If either you or your spouse plans to claim Social Security Spousal Benefits, here are some helpful facts that you probably don’t know:

 

Benefits are available even if one spouse has never been employed

Even if you have never been employed, you can still receive a significant amount of money if your spouse is entitled to claim. You are eligible to at least ½ of your spouse’s earnings if he or she has accumulated 40 credits, which one gathers by earning income through the years.

 

A separate application is not required to obtain benefits

You automatically qualify to collect from Social Security without submitting a separate application. If your spouse is eligible and he or she has made a legitimate application, you are entitled as well.

 

Divorcees are eligible for spousal benefits

If you are divorced, you are still qualified to get a monthly check in your ex-husband’s or ex-wife’s name.

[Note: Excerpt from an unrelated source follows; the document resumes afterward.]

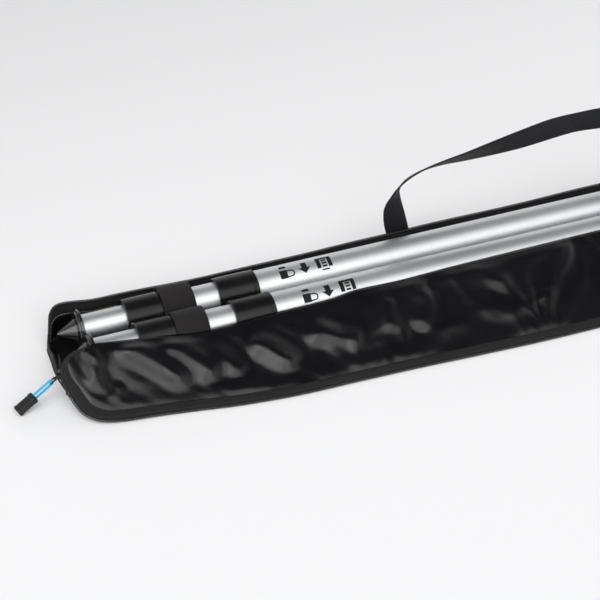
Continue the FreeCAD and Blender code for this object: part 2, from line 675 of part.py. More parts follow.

However, there are other eligibility requirements before you can start collecting money. First, your marriage to your former spouse should have lasted 10 years or more. Secondly, you should not have remarried. The third requirement is your ex should be entitled to accept retirement or disability benefits. However, if this is the case, both beneficiaries should still meet the 62-year old age requirement. What if your ex has met the age requirement but has not applied to Social Security? You can still collect if you’ve been divorced for two years or more.

 

You can claim before full retirement age, but the amount is significantly reduced

You are allowed to claim before retirement age. Normal retirement age is computed based on your date of birth. For people born after 1959, retirement age is 67 years old. This means that as a beneficiary, this is when you can get the full amount. The earliest possible age when you can obtain money is 62 years old. However, if you claim this early, it causes permanent reduction in the amount that you will receive. In fact, you will only get 32.5% of the total quantity that your spouse will procure. On the other hand, if you wait until full retirement, you get half or 50% of your spouse’s full benefit. Significantly reducing what you will receive is not a good idea, so it is better to wait until your spouse reaches normal retirement age. 

 

There is no increase in delaying beyond full retirement age

There is no point in waiting beyond retirement age because delayed retirement credits are not implemented for spouses. Husbands or wives cannot receive money from delayed retirement credits.  The sum of money that you get is only dependent on your husband or wife’s base benefit amount.